Carl Friedrich Gauss (1777 – 1855) by G. Biermann (1824-1908)

Earlier today, enjoying a warm cup of coffee with a friend of mine,we got into a discussion about some math and ended up contemplating on how to prove the sum formula for the n first natural numbers.

The proof is rumored to first have been done by Gauss when he was only a child.

Let S_n = 1 + 2 + 3 + . . . + (n-2) + (n-1) + n

just rewriting the terms backwards we get

S_n = n + (n-1) + (n-2) + \ldots + 3 + 2 +1

now adding these two expressions for the sum we obtain

2 S_n = (n+1) + (n+1) + (n+1) + \ldots+ (n+1) + (n+1) + (n+1)

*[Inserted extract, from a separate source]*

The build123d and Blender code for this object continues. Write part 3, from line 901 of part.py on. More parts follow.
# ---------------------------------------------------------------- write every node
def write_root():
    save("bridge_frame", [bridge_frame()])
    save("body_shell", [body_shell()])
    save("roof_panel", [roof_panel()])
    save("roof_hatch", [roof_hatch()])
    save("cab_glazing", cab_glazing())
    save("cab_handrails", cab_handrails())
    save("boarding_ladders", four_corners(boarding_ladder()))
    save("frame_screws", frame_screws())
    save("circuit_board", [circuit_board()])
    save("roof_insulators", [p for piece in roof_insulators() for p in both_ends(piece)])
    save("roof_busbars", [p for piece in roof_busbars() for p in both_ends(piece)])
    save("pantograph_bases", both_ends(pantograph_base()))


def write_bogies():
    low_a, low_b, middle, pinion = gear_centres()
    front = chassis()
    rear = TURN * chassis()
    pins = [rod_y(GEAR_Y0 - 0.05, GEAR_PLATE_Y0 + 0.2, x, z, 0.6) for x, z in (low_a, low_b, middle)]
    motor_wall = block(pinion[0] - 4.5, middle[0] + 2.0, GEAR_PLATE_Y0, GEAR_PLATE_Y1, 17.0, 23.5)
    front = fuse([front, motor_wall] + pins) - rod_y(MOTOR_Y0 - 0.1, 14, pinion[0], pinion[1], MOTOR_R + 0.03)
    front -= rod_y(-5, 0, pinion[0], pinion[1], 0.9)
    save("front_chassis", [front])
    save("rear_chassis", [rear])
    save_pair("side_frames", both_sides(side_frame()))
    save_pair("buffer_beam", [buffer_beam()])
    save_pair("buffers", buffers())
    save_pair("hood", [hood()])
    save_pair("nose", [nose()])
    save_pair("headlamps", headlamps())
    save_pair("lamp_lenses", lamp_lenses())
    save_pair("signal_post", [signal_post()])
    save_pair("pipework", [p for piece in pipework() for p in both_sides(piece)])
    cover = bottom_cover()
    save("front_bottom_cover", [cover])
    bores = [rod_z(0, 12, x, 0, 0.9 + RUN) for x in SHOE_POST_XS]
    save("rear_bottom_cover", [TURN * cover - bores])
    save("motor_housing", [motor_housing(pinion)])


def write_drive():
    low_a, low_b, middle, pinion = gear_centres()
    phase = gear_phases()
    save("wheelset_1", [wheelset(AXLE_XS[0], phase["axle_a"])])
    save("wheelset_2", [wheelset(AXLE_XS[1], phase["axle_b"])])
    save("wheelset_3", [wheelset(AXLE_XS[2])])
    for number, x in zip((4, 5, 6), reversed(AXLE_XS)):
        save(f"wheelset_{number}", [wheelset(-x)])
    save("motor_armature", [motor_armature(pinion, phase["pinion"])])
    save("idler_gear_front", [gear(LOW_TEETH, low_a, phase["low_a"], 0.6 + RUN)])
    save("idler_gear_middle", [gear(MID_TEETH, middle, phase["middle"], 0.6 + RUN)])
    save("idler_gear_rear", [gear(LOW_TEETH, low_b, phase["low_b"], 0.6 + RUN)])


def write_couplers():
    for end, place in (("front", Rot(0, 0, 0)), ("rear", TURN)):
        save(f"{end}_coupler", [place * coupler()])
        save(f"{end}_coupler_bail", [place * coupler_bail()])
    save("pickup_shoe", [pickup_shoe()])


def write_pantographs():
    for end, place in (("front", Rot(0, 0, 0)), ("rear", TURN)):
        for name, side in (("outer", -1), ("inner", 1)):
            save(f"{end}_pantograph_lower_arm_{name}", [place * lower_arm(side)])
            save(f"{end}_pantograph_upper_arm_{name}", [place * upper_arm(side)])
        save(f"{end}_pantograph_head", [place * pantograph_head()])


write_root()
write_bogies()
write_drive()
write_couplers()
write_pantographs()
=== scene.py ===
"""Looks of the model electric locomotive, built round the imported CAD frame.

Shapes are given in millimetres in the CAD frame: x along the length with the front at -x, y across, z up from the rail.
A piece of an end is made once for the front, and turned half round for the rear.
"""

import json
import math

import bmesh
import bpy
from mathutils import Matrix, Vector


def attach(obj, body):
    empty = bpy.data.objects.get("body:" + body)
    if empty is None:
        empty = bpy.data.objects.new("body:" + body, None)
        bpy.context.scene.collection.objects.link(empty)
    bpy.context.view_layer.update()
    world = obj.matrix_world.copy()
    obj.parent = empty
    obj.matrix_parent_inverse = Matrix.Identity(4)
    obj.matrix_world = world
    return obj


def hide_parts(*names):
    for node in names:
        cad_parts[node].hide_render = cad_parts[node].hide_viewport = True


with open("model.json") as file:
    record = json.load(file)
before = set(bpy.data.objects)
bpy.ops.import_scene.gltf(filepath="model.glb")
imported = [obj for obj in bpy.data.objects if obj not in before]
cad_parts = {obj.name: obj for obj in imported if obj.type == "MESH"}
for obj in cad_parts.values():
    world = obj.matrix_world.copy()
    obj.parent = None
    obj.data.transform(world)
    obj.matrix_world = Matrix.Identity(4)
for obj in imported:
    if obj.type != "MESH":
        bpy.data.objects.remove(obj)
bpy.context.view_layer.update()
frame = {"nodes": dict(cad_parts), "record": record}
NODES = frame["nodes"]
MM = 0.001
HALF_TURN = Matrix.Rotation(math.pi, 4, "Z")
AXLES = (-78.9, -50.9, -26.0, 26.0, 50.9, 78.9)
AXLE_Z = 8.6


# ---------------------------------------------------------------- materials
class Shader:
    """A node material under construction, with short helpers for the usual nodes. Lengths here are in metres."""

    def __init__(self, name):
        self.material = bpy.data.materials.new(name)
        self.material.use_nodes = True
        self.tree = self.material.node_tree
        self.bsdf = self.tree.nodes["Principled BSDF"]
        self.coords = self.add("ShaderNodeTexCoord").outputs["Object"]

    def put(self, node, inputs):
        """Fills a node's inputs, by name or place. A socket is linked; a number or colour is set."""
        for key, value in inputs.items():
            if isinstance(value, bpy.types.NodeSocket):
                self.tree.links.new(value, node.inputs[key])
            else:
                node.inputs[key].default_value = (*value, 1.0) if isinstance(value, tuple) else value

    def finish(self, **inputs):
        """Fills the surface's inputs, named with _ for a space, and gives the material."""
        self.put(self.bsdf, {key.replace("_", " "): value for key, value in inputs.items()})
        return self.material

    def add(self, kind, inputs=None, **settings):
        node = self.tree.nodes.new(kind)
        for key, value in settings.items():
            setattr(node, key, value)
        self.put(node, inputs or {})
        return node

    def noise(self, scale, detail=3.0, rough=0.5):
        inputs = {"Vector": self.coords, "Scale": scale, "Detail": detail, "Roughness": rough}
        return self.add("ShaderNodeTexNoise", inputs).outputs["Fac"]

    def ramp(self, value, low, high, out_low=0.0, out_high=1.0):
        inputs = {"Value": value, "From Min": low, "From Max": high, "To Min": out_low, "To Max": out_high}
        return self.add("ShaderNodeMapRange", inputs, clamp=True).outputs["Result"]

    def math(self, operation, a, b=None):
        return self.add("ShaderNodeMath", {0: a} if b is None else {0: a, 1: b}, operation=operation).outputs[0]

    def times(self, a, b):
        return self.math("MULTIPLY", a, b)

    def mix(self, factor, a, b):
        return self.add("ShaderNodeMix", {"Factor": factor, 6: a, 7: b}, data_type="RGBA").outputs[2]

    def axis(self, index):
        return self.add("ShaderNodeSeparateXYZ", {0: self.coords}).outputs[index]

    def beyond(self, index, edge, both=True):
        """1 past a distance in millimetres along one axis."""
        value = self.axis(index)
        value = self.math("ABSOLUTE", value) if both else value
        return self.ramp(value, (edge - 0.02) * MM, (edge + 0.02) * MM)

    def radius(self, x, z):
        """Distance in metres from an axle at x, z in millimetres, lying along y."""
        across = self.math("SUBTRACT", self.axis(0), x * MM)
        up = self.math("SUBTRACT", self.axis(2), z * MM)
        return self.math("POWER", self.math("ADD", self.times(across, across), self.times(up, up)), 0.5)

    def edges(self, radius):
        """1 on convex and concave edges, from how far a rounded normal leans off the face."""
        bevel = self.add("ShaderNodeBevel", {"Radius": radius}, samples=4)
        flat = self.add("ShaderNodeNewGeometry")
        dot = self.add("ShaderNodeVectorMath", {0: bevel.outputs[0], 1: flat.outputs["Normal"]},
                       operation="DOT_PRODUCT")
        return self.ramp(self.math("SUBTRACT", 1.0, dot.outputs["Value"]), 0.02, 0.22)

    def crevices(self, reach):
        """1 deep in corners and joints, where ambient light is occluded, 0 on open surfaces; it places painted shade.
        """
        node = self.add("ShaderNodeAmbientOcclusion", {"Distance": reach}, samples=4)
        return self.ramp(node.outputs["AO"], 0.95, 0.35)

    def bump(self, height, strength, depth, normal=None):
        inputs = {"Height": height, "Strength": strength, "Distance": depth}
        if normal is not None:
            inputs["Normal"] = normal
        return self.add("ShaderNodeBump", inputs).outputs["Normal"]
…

and since we had n terms in the original sum we now have n \cdot (n+1)‘s, so

2 S_n = (n+1) + (n+1) + (n+1) + \ldots+ (n+1) + (n+1) + (n+1) = n(n+1)

so..

S_n = \frac{ n(n+1) }{2}

Neat. On a computer this would severely reduce the number of operations that would have to be done to compute such a sum. Imagine having to sum up the first million natural numbers and let’s suppose the computer requires one operation for adding, multiplying, dividing and so forth. Then implementing this formula would reduce the numbers of operations from 10^6 to 3.